__TASK OBJECTIVE__
State how many lines of the listing below include the word "frame". Give only the number.

__RECORDS TO PROCESS__
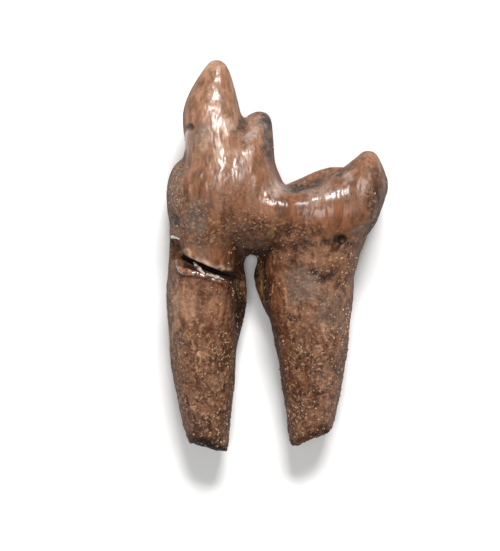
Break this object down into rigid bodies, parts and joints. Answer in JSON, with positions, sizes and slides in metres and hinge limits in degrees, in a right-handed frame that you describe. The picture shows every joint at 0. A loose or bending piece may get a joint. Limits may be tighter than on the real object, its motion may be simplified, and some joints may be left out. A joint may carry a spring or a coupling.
{
  "type": "fossil mammal molar",
  "caption": "Fossil lower molar with a tall main cusp, a basined heel and spread broken roots, lying on its tongue side.",
  "frame": {"origin": "bottom centre of the box round the lying tooth, on the surface it rests on", "axes": "+X from the front of the jaw to its back, +Y from the root ends to the cusps, +Z from the tongue side, which rests, up to the cheek side"},
  "size_m": [0.0124, 0.022, 0.0068],
  "materials": {
    "fossil_tooth": "glossy enamel and duller roots of mineralised tooth, warm brown"
  },
  "bodies": {
    "root": {"molar": "fossil_tooth"}
  },
  "joints": []
}
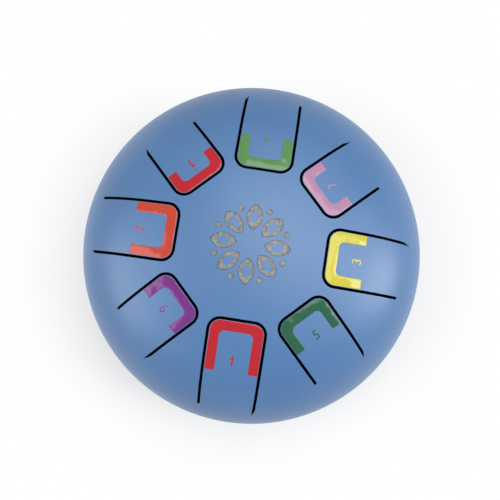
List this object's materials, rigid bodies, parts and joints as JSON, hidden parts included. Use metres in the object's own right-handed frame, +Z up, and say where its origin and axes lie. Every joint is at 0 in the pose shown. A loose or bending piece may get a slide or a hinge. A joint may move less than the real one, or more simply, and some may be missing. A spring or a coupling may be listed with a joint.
{
  "type": "steel tongue drum",
  "caption": "Small round steel tongue drum with tuned tongues cut into its domed top, coloured note bands and rubber feet, played with mallets or fingers.",
  "frame": {"origin": "centre of the floor plane under the drum's axis, level with the soles of the feet", "axes": "+Z up along the drum's axis, -Y towards the player, where the lowest note's tongue lies, +X to the player's right"},
  "size_m": [0.155, 0.155, 0.0962],
  "materials": {
    "blue_paint": "satin powder coat over steel sheet",
    "film_red": "glossy printed vinyl film",
    "film_orange": "glossy printed vinyl film",
    "film_yellow": "glossy printed vinyl film",
    "film_light_green": "glossy printed vinyl film",
    "film_dark_green": "glossy printed vinyl film",
    "film_purple": "glossy printed vinyl film",
    "film_pink": "glossy printed vinyl film",
    "black_rubber": "matt moulded rubber",
    "zinc_steel": "bright zinc plate"
  },
  "bodies": {
    "drum": {"top_shell": "blue_paint", "bottom_shell": "blue_paint", "foot_back_right": "black_rubber", "foot_back_left": "black_rubber", "foot_front_left": "black_rubber", "foot_front_right": "black_rubber", "foot_screws": "zinc_steel", "foot_cup_washers": "zinc_steel", "inner_washers": "zinc_steel", "foot_nuts": "zinc_steel"},
    "tongue_1": {"tongue_1": "blue_paint", "note_band_1": "film_red"},
    "tongue_2": {"tongue_2": "blue_paint", "note_band_2": "film_orange"},
    "tongue_3": {"tongue_3": "blue_paint", "note_band_3": "film_yellow"},
    "tongue_4": {"tongue_4": "blue_paint", "note_band_4": "film_light_green"},
    "tongue_5": {"tongue_5": "blue_paint", "note_band_5": "film_dark_green"},
    "tongue_6": {"tongue_6": "blue_paint", "note_band_6": "film_purple"},
    "tongue_7": {"tongue_7": "blue_paint", "note_band_7": "film_pink"},
    "tongue_high_1": {"tongue_high_1": "blue_paint", "note_band_high_1": "film_red"}
  },
  "joints": [
    {"name": "tongue_1_flex", "type": "hinge", "parent": "drum", "child": "tongue_1", "pos_m": [0, -0.06673, 0.07718], "axis": [1, 0, 0], "range_deg": [-1, 1], "stiffness_Nm_per_rad": 60},
    {"name": "tongue_2_flex", "type": "hinge", "parent": "drum", "child": "tongue_2", "pos_m": [-0.06301, 0, 0.08082], "axis": [0, -1, 0], "range_deg": [-1, 1], "stiffness_Nm_per_rad": 60},
    {"name": "tongue_3_flex", "type": "hinge", "parent": "drum", "child": "tongue_3", "pos_m": [0.06239, 0, 0.08134], "axis": [0, 1, 0], "range_deg": [-1, 1], "stiffness_Nm_per_rad": 60},
    {"name": "tongue_4_flex", "type": "hinge", "parent": "drum", "child": "tongue_4", "pos_m": [0, 0.06138, 0.08214], "axis": [-1, 0, 0], "range_deg": [-1, 1], "stiffness_Nm_per_rad": 60},
    {"name": "tongue_5_flex", "type": "hinge", "parent": "drum", "child": "tongue_5", "pos_m": [0.04313, -0.04313, 0.08243], "axis": [0.7071, 0.7071, 0], "range_deg": [-1, 1], "stiffness_Nm_per_rad": 60},
    {"name": "tongue_6_flex", "type": "hinge", "parent": "drum", "child": "tongue_6", "pos_m": [-0.04181, -0.04181, 0.08374], "axis": [0.7071, -0.7071, 0], "range_deg": [-1, 1], "stiffness_Nm_per_rad": 60},
    {"name": "tongue_7_flex", "type": "hinge", "parent": "drum", "child": "tongue_7", "pos_m": [0.03962, 0.03962, 0.0856], "axis": [-0.7071, 0.7071, 0], "range_deg": [-1, 1], "stiffness_Nm_per_rad": 60},
    {"name": "tongue_high_1_flex", "type": "hinge", "parent": "drum", "child": "tongue_high_1", "pos_m": [-0.03968, 0.03968, 0.08556], "axis": [-0.7071, -0.7071, 0], "range_deg": [-1, 1], "stiffness_Nm_per_rad": 60}
  ]
}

__RESPONSE BELOW__
4